Depuis le début de la campagne de vaccination contre la grippe, Colette Brémont voit défiler les bras de ses patients. À 77 ans, elle vaccine chaque jour une dizaine de personnes. En plus de les immuniser contre ce virus, elle les écoute, entend leurs joies et leurs peines, toujours avec le sourire. « J’ai pleuré et ri avec tous, j’ai connu plusieurs générations, vu tant de familles évoluer », résume l’officinale. Lors de ses études à Toulouse, elle s’était promis de revenir chez elle et d’ouvrir une pharmacie au sommet de la petite côte où se trouve son quartier d’Eysses. Une « ville dans la ville » de Villeneuve-sur-Lot, qui, au milieu des années soixante-dix, manquait cruellement d’une officine. « Les patients âgés devaient “descendre” jusqu’au centre-ville pour aller chercher les médicaments. Ce n’était pas toujours simple », se souvient Colette Brémont. En un demi-siècle, les bons moments ont alterné avec d’autres beaucoup plus tristes. Comme il y a dix ans, « lorsque le dernier médecin du quartier a quitté son cabinet après le décès de ses deux enfants », raconte-t-elle avec émotion.

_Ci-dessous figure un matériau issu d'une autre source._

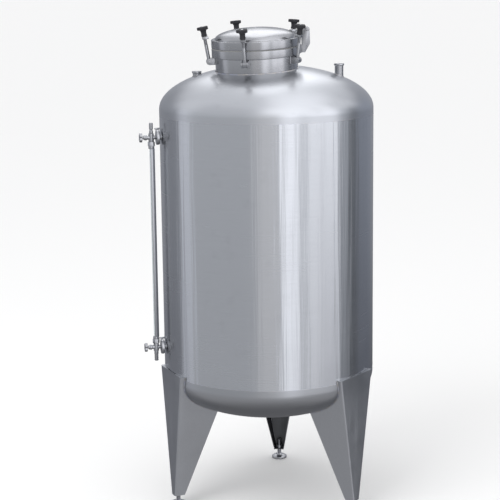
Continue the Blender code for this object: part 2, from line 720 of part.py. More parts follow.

Les plus joyeux aussi, comme ce 3 novembre 2025, quand de nombreux patients sont venus lui offrir des fleurs pour fêter les 50 ans de son officine.
Vignette et champignons
En cinq décennies, elle a naturellement vu son métier se transformer. Colette Brémont raconte l’époque où elle passait une grande partie de sa journée à « coller des vignettes sur les ordonnances pour les transmettre à la Sécu », où les patients venaient « étaler leurs champignons sur le comptoir » pour solliciter son expertise. Ce temps où l’on pouvait encore joindre un médecin en cas de problème, où pénuries et tensions d’approvisionnement n’étaient qu’un lointain mirage. « Ces pénuries, c’est une horreur. Les patients le prennent mal, ils pensent parfois que ce n’est de notre faute, que nous sommes trop laxistes… Quant aux médecins, je vous mets au défi de réussir en appeler un au téléphone. Il ne vaut mieux pas tomber malade un vendredi après 17 heures », ironise-t-elle. Elle observe aussi à regret moins de respect envers sa profession, mais Colette Brémont ne vit pas pour autant dans le passé. « L’informatique a quand même considérablement simplifié notre exercice », souligne-t-elle par exemple. Malgré une bonne humeur qui semble à toute épreuve, elle est cependant inquiète pour l’avenir. Celui de sa profession tout d’abord. « Avec les attaques de personnes comme M. Leclerc, les pharmacies se trouveront peut-être un jour dans des supermarchés comme au Canada. On finira peut-être par devoir vendre du whisky ou des guirlandes », imagine-t-elle non sans humour. Colette Brémont est surtout préoccupée par l’avenir de son officine. À ce jour, personne ne s’est manifesté pour lui succéder. « Si quelqu’un est prêt à racheter l’officine bien sûr que je suis prête à la vendre. En attendant, je continuerai à venir tant que je le pourrai », promet-elle, refusant d’imaginer son quartier sans pharmacie et ses employées sans travail. Une promesse dont on ne doute pas qu’elle sera tenue.